Oli Johann Asmundsson has designed a compelling collection of kitchen, office, bedroom and living room furniture around these simple core themes: ease of construction, assembly and transportation. Material savings are made in many of these products as well via perfectly-considered patterns leaving little to no extra scraps.

flat pack plywood bookcase

Plywood is a cheap material to begin with, and making flat cuts into it is hardly difficult – most of these could be created just as easily from DIY templates and made by amateurs at home. Packed flat, these pieces are highly portable and of course can be put together surface-by-surface without tools or complex instructions. A strikingly uniform aesthetic connects these various pieces despite differences in shape, size, color and purpose – a stylistic by-product of the design and manufacturing processes behind them.

flat pack furniture collection

About the designer:

“Architect and designer Óli Jóhann Ásmundsson was born in Reykjavík in 1940. He completed both his college studies and apprenticeship as a carpenter in 1961. He earned a Diploma in Architecture from the University of Nottingham in England in 1967. He worked for the first three years after graduation at the City of Reykjavík Planning Department and has worked independently since.
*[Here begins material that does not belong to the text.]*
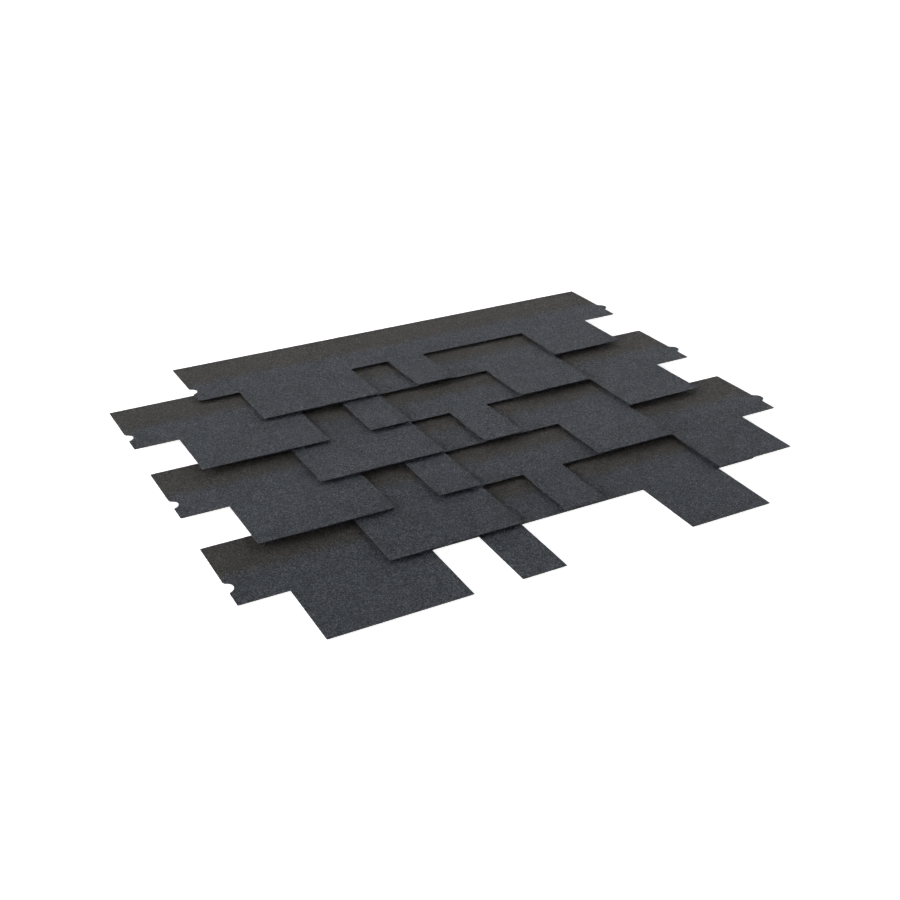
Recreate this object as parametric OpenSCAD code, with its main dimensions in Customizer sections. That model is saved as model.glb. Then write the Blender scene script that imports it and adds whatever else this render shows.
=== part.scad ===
/* [Strip] */
// Length of one shingle strip, from end to end without the nib
strip_len = 1000; // [800:5:1400]
// Width of one strip, from its top edge down to the butt of its tabs
strip_w = 317; // [250:1:420]
// Thickness of the sheet with its granules
sheet_t = 3.2; // [2:0.1:6]

/* [Tabs] */
// Length of the tabs, from the top of the cut-outs down to the butt
tab_len = 140; // [60:1:170]
// Width of the part cut-out at the left end
left_gap = 85; // [10:1:120]
// Width of the wide tab
wide_tab = 246; // [60:1:300]
// Width of the narrow cut-out
narrow_gap = 86; // [10:1:120]
// Width of the narrow tab
narrow_tab = 83; // [40:1:120]
// Width of the medium tab
medium_tab = 168; // [60:1:210]
// Width of the part cut-out at the right end
right_gap = 83; // [10:1:100]

/* [End nib and notch] */
// How far the nib stands out of the right end
nib_out = 12; // [6:0.5:16]
// Radius of the nib's rounded tip
nib_r = 14; // [8:0.5:20]
// Half width of the nib where it leaves the end
nib_root = 16; // [12:0.5:24]
// Height of the nib and the notch above the top of the cut-outs
nib_lift = 51.5; // [25:0.5:55]
// Room round the nib when two strips meet end to end
nib_room = 0.2; // [0:0.1:2]

/* [Courses] */
// Length of each strip that stays in view below the next one
exposure = 138; // [100:1:200]
// Sideways shift of every second strip
stagger = 170; // [0:1:300]
// Gap between a strip and the one it lies on
lap_gap = 0.3; // [0.1:0.1:1]

/* [Hidden] */
$fn = 96;
NODES = ["shingle_1", "shingle_2", "shingle_3", "shingle_4", "shingle_5", "shingle_6"];

COUNT = len(NODES);
SLATE = [0.20, 0.23, 0.26];
// Length by which a cutting or joining shape runs past the edge it crosses
SPARE = 5;

// Each strip lies one step higher than the one in front of it
step = sheet_t + lap_gap;
// Behind the front strip the others slope down to the floor at their top edges
slope = step / exposure;

// The wide cut-out takes the length that the tabs and the other cut-outs leave
wide_gap = strip_len - left_gap - wide_tab - narrow_gap - narrow_tab - medium_tab - right_gap;
// Left edge and width of each tab
narrow_x = left_gap + wide_tab + narrow_gap;
TABS = [
    [left_gap, wide_tab],
    [narrow_x, narrow_tab],
    [narrow_x + narrow_tab + wide_gap, medium_tab]
];
// Top of the cut-outs, measured from the top edge of the strip
shoulder_y = tab_len - strip_w;

// The origin is under the middle of the group, halfway from its leftmost end to its last
// nib and from its front butt to its last top edge
centre_x = (strip_len + nib_out + stagger) / 2;
centre_y = ((COUNT - 1) * exposure - strip_w) / 2;

// Corners of one tab, down its left edge and up its right one
function tab_corners(tab) = [
    [tab[0], shoulder_y],
    [tab[0], -strip_w],
    [tab[0] + tab[1], -strip_w],
    [tab[0] + tab[1], shoulder_y]
];

// Comb-shaped outline, with its top edge on the X axis and its tabs towards -Y
function comb_points() = concat(
    [[strip_len, 0], [0, 0], [0, shoulder_y]],
    [for (tab = TABS, corner = tab_corners(tab)) corner],
    [[strip_len, shoulder_y]]
);

// Round-tipped wedge that crosses the end of the strip at the Y axis; room makes it larger
module nib_shape(room) {
    wedge_tip = nib_out - 1;
    wedge_back = (nib_root + room) * (1 + SPARE / wedge_tip);
    union() {
        translate([nib_out - nib_r, 0])
            circle(r = nib_r + room);
        polygon([[wedge_tip, 0], [-SPARE, wedge_back], [-SPARE, -wedge_back]]);
    }
}

// One strip seen from above
module strip_outline() {
    difference() {
        union() {
            polygon(comb_points());
            translate([strip_len, shoulder_y + nib_lift])
                nib_shape(0);
        }
        translate([0, shoulder_y + nib_lift])
            nib_shape(nib_room);
    }
}

// Height of a strip's underside: level over the front strip, sloping down behind it
function underside(course, y) = course * step - slope * max(y, 0);

// Side view of a strip as it lies, bent where it passes the top edge of the front strip
module lie_profile(course) {
    back = course * exposure;
    front = back - strip_w;
    bends = front < 0 && back > 0 ? [front, 0, back] : [front, back];
    last = len(bends) - 1;
    polygon(concat(
        [for (y = bends) [y, underside(course, y)]],
        [for (i = [last:-1:0]) [bends[i], underside(course, bends[i]) + sheet_t]]
    ));
}

// One strip in its place in the group, the front one being course 0
module shingle(course) {
    shift = stagger * (course % 2);
    color(SLATE)
    translate([shift - centre_x, -centre_y, 0])
    intersection() {
        translate([0, course * exposure, -SPARE])
            linear_extrude(height = COUNT * step + 2 * SPARE)
                strip_outline();
        translate([-SPARE, 0, 0])
            rotate([90, 0, 90])
                linear_extrude(height = strip_len + nib_out + 2 * SPARE)
                    lie_profile(course);
    }
}

shingle(0);  // shingle_1
shingle(1);  // shingle_2
shingle(2);  // shingle_3
shingle(3);  // shingle_4
shingle(4);  // shingle_5
shingle(5);  // shingle_6
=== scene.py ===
"""Granule-faced asphalt shingle strips, lapped in six courses, with a plain studio round them."""

import math

import bpy
from bpy.props import FloatProperty, FloatVectorProperty, PointerProperty
from bpy.types import Operator, Panel, PropertyGroup
from mathutils import Euler, Matrix, Vector


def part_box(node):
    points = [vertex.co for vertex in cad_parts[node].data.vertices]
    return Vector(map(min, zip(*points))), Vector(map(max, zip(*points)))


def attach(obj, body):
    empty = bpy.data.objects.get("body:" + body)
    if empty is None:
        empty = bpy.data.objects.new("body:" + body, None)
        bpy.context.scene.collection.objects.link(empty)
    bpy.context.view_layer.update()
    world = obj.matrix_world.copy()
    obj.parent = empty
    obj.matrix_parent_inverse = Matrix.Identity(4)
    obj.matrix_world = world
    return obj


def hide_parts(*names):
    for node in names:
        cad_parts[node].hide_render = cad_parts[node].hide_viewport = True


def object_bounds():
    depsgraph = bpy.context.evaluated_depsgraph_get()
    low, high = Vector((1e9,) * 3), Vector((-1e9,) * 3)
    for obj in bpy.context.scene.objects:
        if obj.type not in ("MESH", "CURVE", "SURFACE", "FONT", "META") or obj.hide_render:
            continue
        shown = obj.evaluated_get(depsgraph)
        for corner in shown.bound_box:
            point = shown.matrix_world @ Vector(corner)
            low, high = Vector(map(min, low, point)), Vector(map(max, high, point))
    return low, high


bl_info = {
    "name": "Asphalt shingle strips",
    "version": (1, 0, 0),
    "blender": (4, 5, 0),
    "location": "3D View > Sidebar > Shingles",
    "description": "Lapped shingle strips with granules, cut edges and a sanded back",
    "category": "Object",
}

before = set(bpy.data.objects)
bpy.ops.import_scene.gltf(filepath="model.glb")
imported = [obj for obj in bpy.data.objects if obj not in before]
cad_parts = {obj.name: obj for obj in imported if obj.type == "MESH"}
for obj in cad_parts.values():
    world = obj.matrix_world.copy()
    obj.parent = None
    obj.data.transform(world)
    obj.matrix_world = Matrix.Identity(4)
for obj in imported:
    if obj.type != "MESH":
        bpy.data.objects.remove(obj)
CAD_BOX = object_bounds()

# The strips, from the front one to the rear one
NODES = sorted(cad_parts)
BODY = "root"

# Two points nearer than this are one point
SAME_POINT = 1e-6
# Faces that turn less than this are one flat face, in radians
FLAT_ANGLE = 1e-3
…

Although he has designed a number of houses in Reykjavík, Ásmundsson is perhaps best known for his partitioning systems marketed under the Mát imprint from 1978 to 1992. In 1995 Ásmundsson started designing furniture and in 2000, his design for a multipurpose folding chair, known as the Delta Chair, was selected for the Icelandic pavilion at the Expo in Hanover, Germany, which resulted in a substantial presentation of Ásmundsson’s furniture in the respected design magazine Moebel Interior Design.”

“Ásmundsson was invited to exhibit his collapsable furniture at the Icelandic Museum of Design and Applied Arts in 2002 and in 2007 he was invited by the Reykjavík Art Museum to exhibit his work ‘Meditation on Furniture’ at Kjarvalsstaðir Art Museum in Reykjavík. His furniture design can be found in the collections of museums in four countries: Kunstindustrimuseet in Oslo, Kunstwerbe-Museum in Berlin,The Museum of Applied Arts in Vilnius and the Icelandic Museum of Design and Applied Arts.”